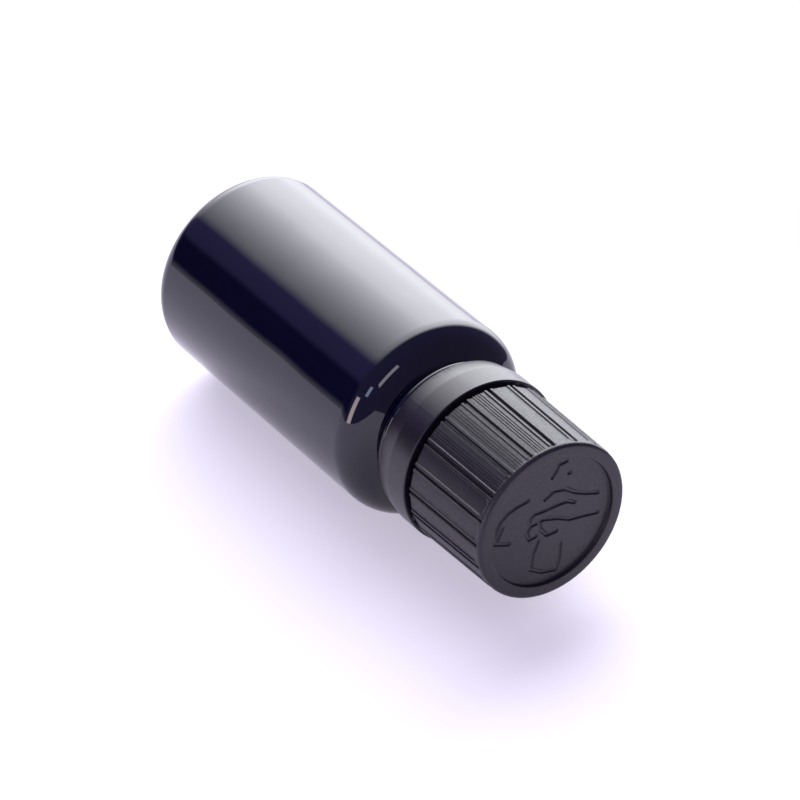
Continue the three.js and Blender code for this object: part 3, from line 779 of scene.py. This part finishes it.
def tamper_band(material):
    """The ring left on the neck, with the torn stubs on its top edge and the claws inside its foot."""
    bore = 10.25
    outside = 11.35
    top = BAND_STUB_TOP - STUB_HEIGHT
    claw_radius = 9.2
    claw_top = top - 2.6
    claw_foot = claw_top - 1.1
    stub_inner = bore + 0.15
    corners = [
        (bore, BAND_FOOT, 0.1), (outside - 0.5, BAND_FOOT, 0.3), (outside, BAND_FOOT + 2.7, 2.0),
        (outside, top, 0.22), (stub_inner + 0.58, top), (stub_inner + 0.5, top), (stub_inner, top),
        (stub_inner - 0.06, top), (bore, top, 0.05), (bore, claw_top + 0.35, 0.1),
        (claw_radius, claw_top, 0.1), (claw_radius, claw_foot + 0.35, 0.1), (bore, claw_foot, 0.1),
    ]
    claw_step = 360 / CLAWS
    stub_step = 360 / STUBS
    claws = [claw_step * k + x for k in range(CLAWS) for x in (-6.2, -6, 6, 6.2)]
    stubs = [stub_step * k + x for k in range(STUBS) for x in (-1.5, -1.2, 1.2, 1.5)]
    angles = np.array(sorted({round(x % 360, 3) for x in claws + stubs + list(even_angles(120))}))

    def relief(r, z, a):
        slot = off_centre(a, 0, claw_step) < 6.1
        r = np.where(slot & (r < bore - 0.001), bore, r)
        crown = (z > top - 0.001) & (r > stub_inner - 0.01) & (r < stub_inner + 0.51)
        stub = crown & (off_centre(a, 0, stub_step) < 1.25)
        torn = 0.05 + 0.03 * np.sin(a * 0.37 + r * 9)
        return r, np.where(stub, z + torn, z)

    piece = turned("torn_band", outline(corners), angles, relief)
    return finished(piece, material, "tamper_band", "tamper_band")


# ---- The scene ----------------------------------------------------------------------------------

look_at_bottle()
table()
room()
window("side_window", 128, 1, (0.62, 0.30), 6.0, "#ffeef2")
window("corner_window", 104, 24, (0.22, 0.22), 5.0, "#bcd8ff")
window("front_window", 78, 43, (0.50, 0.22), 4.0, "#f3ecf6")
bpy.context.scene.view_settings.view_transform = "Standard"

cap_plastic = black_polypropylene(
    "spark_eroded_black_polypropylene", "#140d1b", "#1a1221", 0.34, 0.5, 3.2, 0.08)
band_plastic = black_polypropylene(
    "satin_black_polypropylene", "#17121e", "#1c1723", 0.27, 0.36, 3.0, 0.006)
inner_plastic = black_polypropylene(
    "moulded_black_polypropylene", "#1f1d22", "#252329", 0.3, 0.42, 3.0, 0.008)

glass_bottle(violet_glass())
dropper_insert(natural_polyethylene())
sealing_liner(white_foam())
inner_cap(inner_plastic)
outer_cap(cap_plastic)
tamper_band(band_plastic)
※
> **TASK INSTRUCTIONS**
Reproduce the data shown above exactly.

> **TASK ANSWER**
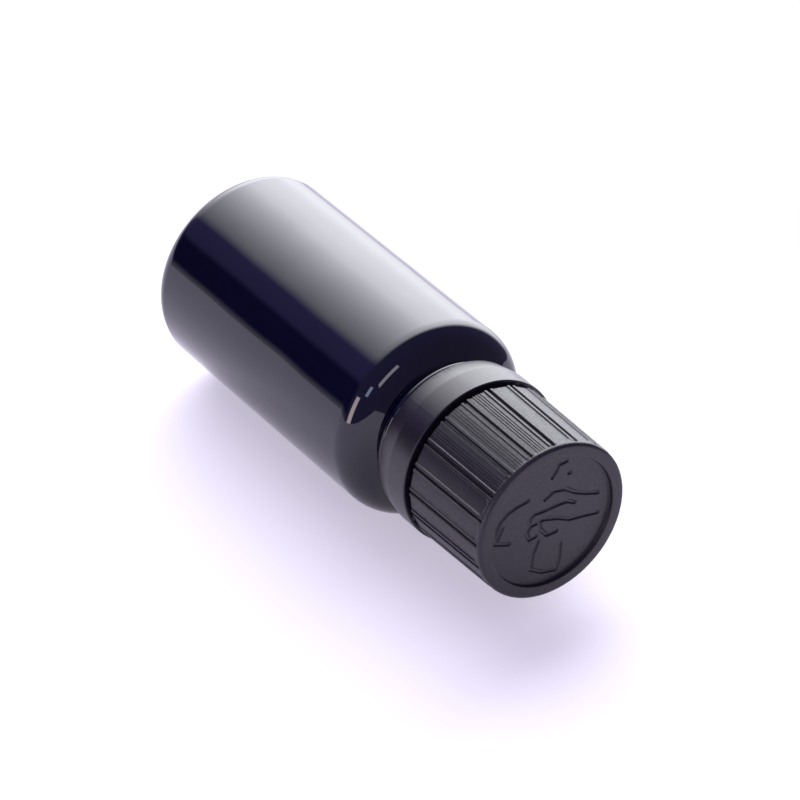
Continue the three.js and Blender code for this object: part 3, from line 779 of scene.py. This part finishes it.
def tamper_band(material):
    """The ring left on the neck, with the torn stubs on its top edge and the claws inside its foot."""
    bore = 10.25
    outside = 11.35
    top = BAND_STUB_TOP - STUB_HEIGHT
    claw_radius = 9.2
    claw_top = top - 2.6
    claw_foot = claw_top - 1.1
    stub_inner = bore + 0.15
    corners = [
        (bore, BAND_FOOT, 0.1), (outside - 0.5, BAND_FOOT, 0.3), (outside, BAND_FOOT + 2.7, 2.0),
        (outside, top, 0.22), (stub_inner + 0.58, top), (stub_inner + 0.5, top), (stub_inner, top),
        (stub_inner - 0.06, top), (bore, top, 0.05), (bore, claw_top + 0.35, 0.1),
        (claw_radius, claw_top, 0.1), (claw_radius, claw_foot + 0.35, 0.1), (bore, claw_foot, 0.1),
    ]
    claw_step = 360 / CLAWS
    stub_step = 360 / STUBS
    claws = [claw_step * k + x for k in range(CLAWS) for x in (-6.2, -6, 6, 6.2)]
    stubs = [stub_step * k + x for k in range(STUBS) for x in (-1.5, -1.2, 1.2, 1.5)]
    angles = np.array(sorted({round(x % 360, 3) for x in claws + stubs + list(even_angles(120))}))

    def relief(r, z, a):
        slot = off_centre(a, 0, claw_step) < 6.1
        r = np.where(slot & (r < bore - 0.001), bore, r)
        crown = (z > top - 0.001) & (r > stub_inner - 0.01) & (r < stub_inner + 0.51)
        stub = crown & (off_centre(a, 0, stub_step) < 1.25)
        torn = 0.05 + 0.03 * np.sin(a * 0.37 + r * 9)
        return r, np.where(stub, z + torn, z)

    piece = turned("torn_band", outline(corners), angles, relief)
    return finished(piece, material, "tamper_band", "tamper_band")


# ---- The scene ----------------------------------------------------------------------------------

look_at_bottle()
table()
room()
window("side_window", 128, 1, (0.62, 0.30), 6.0, "#ffeef2")
window("corner_window", 104, 24, (0.22, 0.22), 5.0, "#bcd8ff")
window("front_window", 78, 43, (0.50, 0.22), 4.0, "#f3ecf6")
bpy.context.scene.view_settings.view_transform = "Standard"

cap_plastic = black_polypropylene(
    "spark_eroded_black_polypropylene", "#140d1b", "#1a1221", 0.34, 0.5, 3.2, 0.08)
band_plastic = black_polypropylene(
    "satin_black_polypropylene", "#17121e", "#1c1723", 0.27, 0.36, 3.0, 0.006)
inner_plastic = black_polypropylene(
    "moulded_black_polypropylene", "#1f1d22", "#252329", 0.3, 0.42, 3.0, 0.008)

glass_bottle(violet_glass())
dropper_insert(natural_polyethylene())
sealing_liner(white_foam())
inner_cap(inner_plastic)
outer_cap(cap_plastic)
tamper_band(band_plastic)